Monthly Archives: August 2015

Python: Problem Set 10

Problem Set 10 uses K-Means clustering to group counties into similar groups based on 14 demographic features such as income, housing, education, farm acres, age, population, population change and a several others.

The first task is to measure the sum of the squared error (the distance between the points in a cluster and the center of the cluster).

Next, we look at the effects of using increasing numbers of initial clusters (K). If the number of clusters were equal to the the number of points in the dataset, then SSE would be zero and we would be finished. This, however, does not tell us much (if anything) about the relationship between points. So choosing a good K number is important.

In the county dataset, we see that for increasing numbers of clusters (k-vals), the SSE is nearly always on a decreasing trend.

The final part of the problem is to weight some features so as to cluster tighter on the poverty rate without using that feature in the measurement. Weighting all features except poverty ends in about a 44,000 SSE at 125 clusters. But, weighting for income and high school graduation rate was a noticeable decrease, about 31,000.

sum squared error

Python: Problem Set 9

The topic this week is optimization and clustering. This problem is less intensive than last week, but it does demonstrate the trade offs between finding an optimal solution (time intensive) and an adequate solution to an optimization problem.

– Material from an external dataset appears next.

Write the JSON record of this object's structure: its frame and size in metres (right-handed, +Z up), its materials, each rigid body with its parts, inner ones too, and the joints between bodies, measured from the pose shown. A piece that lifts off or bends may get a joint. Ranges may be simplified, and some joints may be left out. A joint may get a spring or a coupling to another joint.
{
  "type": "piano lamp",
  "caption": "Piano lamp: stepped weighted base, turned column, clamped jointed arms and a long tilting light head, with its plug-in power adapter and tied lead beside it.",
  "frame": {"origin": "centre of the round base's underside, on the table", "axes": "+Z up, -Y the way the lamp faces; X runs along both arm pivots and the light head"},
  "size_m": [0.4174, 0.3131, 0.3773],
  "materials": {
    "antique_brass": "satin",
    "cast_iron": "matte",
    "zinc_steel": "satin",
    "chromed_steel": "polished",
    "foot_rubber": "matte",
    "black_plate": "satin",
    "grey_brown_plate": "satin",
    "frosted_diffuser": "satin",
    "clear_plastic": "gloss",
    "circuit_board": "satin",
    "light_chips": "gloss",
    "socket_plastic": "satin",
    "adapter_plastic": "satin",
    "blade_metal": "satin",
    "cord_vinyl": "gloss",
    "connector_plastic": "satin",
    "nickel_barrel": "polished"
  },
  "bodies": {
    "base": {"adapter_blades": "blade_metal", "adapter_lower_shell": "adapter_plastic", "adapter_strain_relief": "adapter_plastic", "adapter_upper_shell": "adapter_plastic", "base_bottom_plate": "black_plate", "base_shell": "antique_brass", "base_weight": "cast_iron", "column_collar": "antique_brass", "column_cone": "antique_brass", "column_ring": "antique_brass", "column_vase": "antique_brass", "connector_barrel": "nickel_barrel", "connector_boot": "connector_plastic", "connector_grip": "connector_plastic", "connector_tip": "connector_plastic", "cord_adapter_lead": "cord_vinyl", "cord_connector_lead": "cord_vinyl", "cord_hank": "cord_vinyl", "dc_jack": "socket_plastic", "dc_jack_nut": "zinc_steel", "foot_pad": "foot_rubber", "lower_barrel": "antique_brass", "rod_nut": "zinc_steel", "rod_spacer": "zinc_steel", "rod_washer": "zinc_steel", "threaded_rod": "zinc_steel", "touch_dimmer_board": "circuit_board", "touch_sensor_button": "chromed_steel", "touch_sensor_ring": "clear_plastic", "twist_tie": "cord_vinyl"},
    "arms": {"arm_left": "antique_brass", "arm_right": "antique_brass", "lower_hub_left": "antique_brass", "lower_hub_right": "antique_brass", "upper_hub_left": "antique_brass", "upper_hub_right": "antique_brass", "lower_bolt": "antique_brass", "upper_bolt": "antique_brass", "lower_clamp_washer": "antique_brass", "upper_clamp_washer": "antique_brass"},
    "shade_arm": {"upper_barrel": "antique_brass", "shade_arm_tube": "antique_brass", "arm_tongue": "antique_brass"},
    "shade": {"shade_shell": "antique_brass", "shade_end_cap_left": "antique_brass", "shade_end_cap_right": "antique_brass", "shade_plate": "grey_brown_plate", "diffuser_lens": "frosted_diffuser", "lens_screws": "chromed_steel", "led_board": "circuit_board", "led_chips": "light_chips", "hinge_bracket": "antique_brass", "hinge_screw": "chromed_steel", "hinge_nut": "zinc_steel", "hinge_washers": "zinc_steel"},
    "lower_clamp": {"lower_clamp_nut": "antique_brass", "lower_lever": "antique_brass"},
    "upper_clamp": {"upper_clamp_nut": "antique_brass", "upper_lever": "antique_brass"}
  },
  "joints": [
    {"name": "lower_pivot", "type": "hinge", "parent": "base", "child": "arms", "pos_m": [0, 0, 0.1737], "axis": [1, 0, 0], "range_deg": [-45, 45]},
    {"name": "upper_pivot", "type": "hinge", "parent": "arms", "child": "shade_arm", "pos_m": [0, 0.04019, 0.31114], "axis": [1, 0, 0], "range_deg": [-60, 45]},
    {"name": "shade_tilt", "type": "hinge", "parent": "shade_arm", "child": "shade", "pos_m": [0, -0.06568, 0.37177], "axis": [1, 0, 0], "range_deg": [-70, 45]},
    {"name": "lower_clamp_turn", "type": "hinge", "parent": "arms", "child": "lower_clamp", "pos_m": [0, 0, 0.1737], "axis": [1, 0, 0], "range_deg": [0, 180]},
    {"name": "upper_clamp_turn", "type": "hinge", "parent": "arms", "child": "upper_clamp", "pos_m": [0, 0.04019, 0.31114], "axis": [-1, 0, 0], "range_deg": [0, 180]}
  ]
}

The point here is to optimize a student’s schedule given two factors: workload and value as defined in the given dictionary. E.g. {‘6.00′: (10, 1)}, the class 6.00 is worth ten times its estimated workload. Naturally, there must be a constraint to our optimization, in this case the student’s desired maximum workload e.g. 12 might return {‘6.00′: (10, 1), ‘6.01’: (5, 4), ‘6.02’: (5, 6)}. With a workload of 11, no additional courses could be added to the schedule without exceeding the maximum.

The initial optimizations went quickly, creating three possible sorting functions: work, value or val/work ratio. The brute force best possible function was more tricky. I first used itertools.permutation method to calculate all possible solutions, in order to then loop through and pick one. This died on the short_subject_list.txt with just 20 courses. My function here works well enough on eight items, but I will have to check the staff solution to see how we are expected to carry out such a calculation on 20 items.

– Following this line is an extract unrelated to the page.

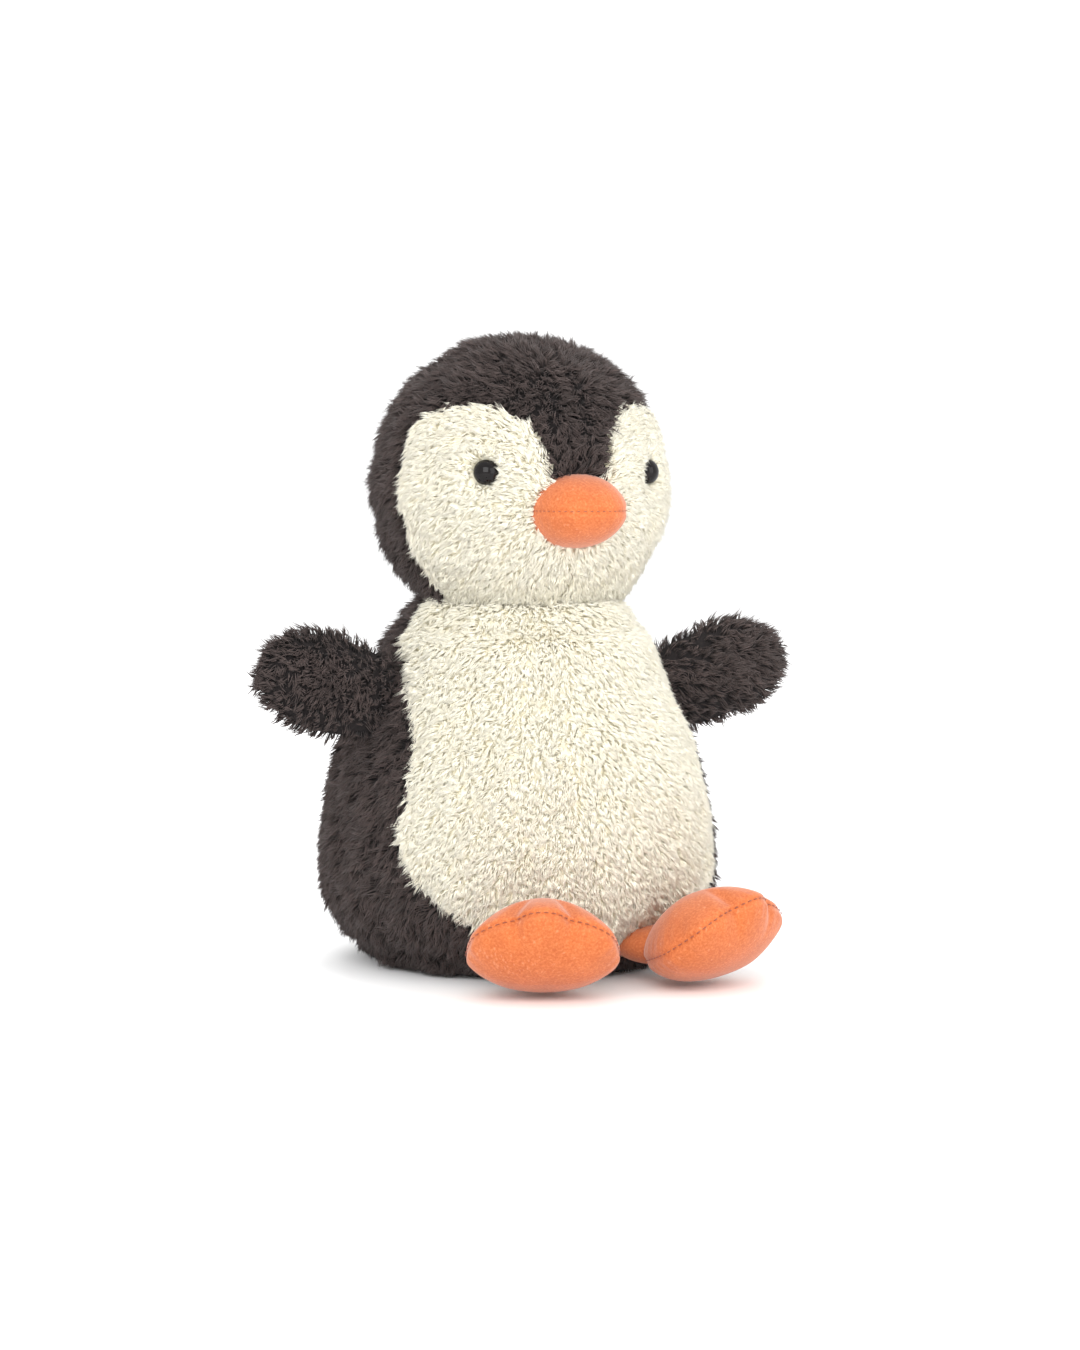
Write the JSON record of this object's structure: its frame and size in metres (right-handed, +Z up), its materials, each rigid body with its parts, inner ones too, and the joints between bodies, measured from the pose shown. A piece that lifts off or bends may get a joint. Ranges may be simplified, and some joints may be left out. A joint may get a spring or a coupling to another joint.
{
  "type": "plush penguin",
  "caption": "Seated stuffed penguin with a dark back, cream face and belly, orange beak and feet, and sprung head, wings and feet.",
  "frame": {"origin": "on the surface the toy sits on, under the middle of its bounding box", "axes": "+Z up; the toy faces -Y; +X is the toy's own left"},
  "size_m": [0.1972, 0.1807, 0.2135],
  "materials": {
    "dark_pile": "long matt pile",
    "cream_pile": "long matt pile",
    "orange_suede": "brushed suede cloth",
    "fibre": "loose fibre",
    "pouch_cloth": "plain weave",
    "label_cloth": "satin ribbon, blank",
    "pellets": "satin",
    "washer_plastic": "satin",
    "eye_plastic": "polished"
  },
  "bodies": {
    "torso": {"belly_panel": "cream_pile", "back_panel_left": "dark_pile", "back_panel_right": "dark_pile", "base_panel": "dark_pile", "torso_filling": "fibre", "bean_pouch": "pouch_cloth", "bean_pellets": "pellets", "sewn_label": "label_cloth"},
    "neck": {"neck_filling": "fibre"},
    "head": {"head_cover_left": "dark_pile", "head_cover_right": "dark_pile", "face_panel_left": "cream_pile", "face_panel_right": "cream_pile", "head_filling": "fibre", "eye_left": "eye_plastic", "eye_right": "eye_plastic", "eye_washer_left": "washer_plastic", "eye_washer_right": "washer_plastic", "beak_upper": "orange_suede", "beak_lower": "orange_suede", "beak_filling": "fibre"},
    "wing_left": {"wing_left_front": "dark_pile", "wing_left_back": "dark_pile", "wing_left_filling": "fibre"},
    "wing_right": {"wing_right_front": "dark_pile", "wing_right_back": "dark_pile", "wing_right_filling": "fibre"},
    "foot_left": {"foot_left_top": "orange_suede", "foot_left_sole": "orange_suede", "foot_left_filling": "fibre"},
    "foot_right": {"foot_right_top": "orange_suede", "foot_right_sole": "orange_suede", "foot_right_filling": "fibre"}
  },
  "joints": [
    {"name": "head_turn", "type": "hinge", "parent": "torso", "child": "neck", "pos_m": [0, 0.01485, 0.118], "axis": [0, 0, 1], "range_deg": [-30, 30], "stiffness_Nm_per_rad": 0.6},
    {"name": "head_nod", "type": "hinge", "parent": "neck", "child": "head", "pos_m": [0, 0.01485, 0.118], "axis": [1, 0, 0], "range_deg": [-10, 12], "stiffness_Nm_per_rad": 0.8},
    {"name": "wing_left_sweep", "type": "hinge", "parent": "torso", "child": "wing_left", "pos_m": [0.06206, 0.00833, 0.0945], "axis": [0.3401, -0.0358, -0.9397], "range_deg": [-25, 40], "stiffness_Nm_per_rad": 0.12},
    {"name": "wing_right_sweep", "type": "hinge", "parent": "torso", "child": "wing_right", "pos_m": [-0.06206, 0.00833, 0.0945], "axis": [0.3401, 0.0358, 0.9397], "range_deg": [-25, 40], "stiffness_Nm_per_rad": 0.12},
    {"name": "foot_left_tilt", "type": "hinge", "parent": "torso", "child": "foot_left", "pos_m": [0.024, -0.05765, 0.0105], "axis": [-0.9063, -0.4226, 0], "range_deg": [-5, 20], "stiffness_Nm_per_rad": 0.15},
    {"name": "foot_right_tilt", "type": "hinge", "parent": "torso", "child": "foot_right", "pos_m": [-0.024, -0.05765, 0.0105], "axis": [-0.9063, 0.4226, 0], "range_deg": [-5, 20], "stiffness_Nm_per_rad": 0.15}
  ]
}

EDIT: OCW has a solution for PS9, but it is for a completely different assignment. But, I realized I need a combination of all possible schedules, not a permutation of each. This makes a sample size of twenty courses manageable.

Python: Problem Set 8

Problem set 8 built on the virus and patient model created in ps7. The main things to look at are comparisons of patients with different medication regimens. In part 2, we look at the results of patients prescribed ‘guttagonal’ with a control group that receives no medication.
guttagonal graph

In part five, we see that there are very similar looking graphs for two groups of patients: group A receives one prescription followed by a delay a second prescription, while the second group, B, receives two anti-virals simultaneously. What the graph does not show is that all 100 patients in group A are virus free by the end of the trial, but group B has 20-25 patients with single digit virus counts remaining.

Python: Problem Set 7

Problem 7 simulates the growth of a virus in a subject. Due to odds of multiplying or self healing, the virus population varies greatly up and down. In this simulation, the graph shows that this virus does not exceed 15% of host cells. This is due to the inverse relationship between the number of virus cells and their likelihood to reproduce: self.maxBirthProb * (1 – popDensity). This would not be so bad for the virus if it were not for the probability of virus cells to cleanse themselves (5%).

virus simulation

Problem 7b computationally shows the odds of rolling a Yahtzee, five six-sided die landing on the same number. Mathematically we know this is 6/7776, the number of desired outcomes over the number of possible outcomes. By simulating a number of trials (20) with increasing numbers of dice rolls, we can see that as our rolls exceed 100K and grow to 2^20, the mean of the resulting ratios becomes very close to the number we expect, 0.00077.


Python: Problem Set 6

Problem set 6 involves modeling robots that clean rooms. We have room object with tiles to be cleaned, robots which “move” and mark tiles as cleaned. All robots begin at random positions in the room, pointed in a random direction. Standard robots move in the same direction until reaching a wall, when they pick a new direction. Random-walking-robots pick a new direction on each step. This looks like spinning when visualized with Tkinter. The visualization module is provided as a helper file with the lesson, not made by me. This came in handy for figuring out that I was not flooring() the robots position either on passing or getting the variable for cleaning. It was clear once I could see that robots would clean if they were moving straight along one axis, but not if they were in a decimal position “between” the tiles. They could clean the grout, but not the tile :)

The second part to the problem is to measure how long it takes both types of robots to clean a room. Graphing is done in Pylab. The random walking robot takes more than twice the time to clean 80% of the tiles in a square room.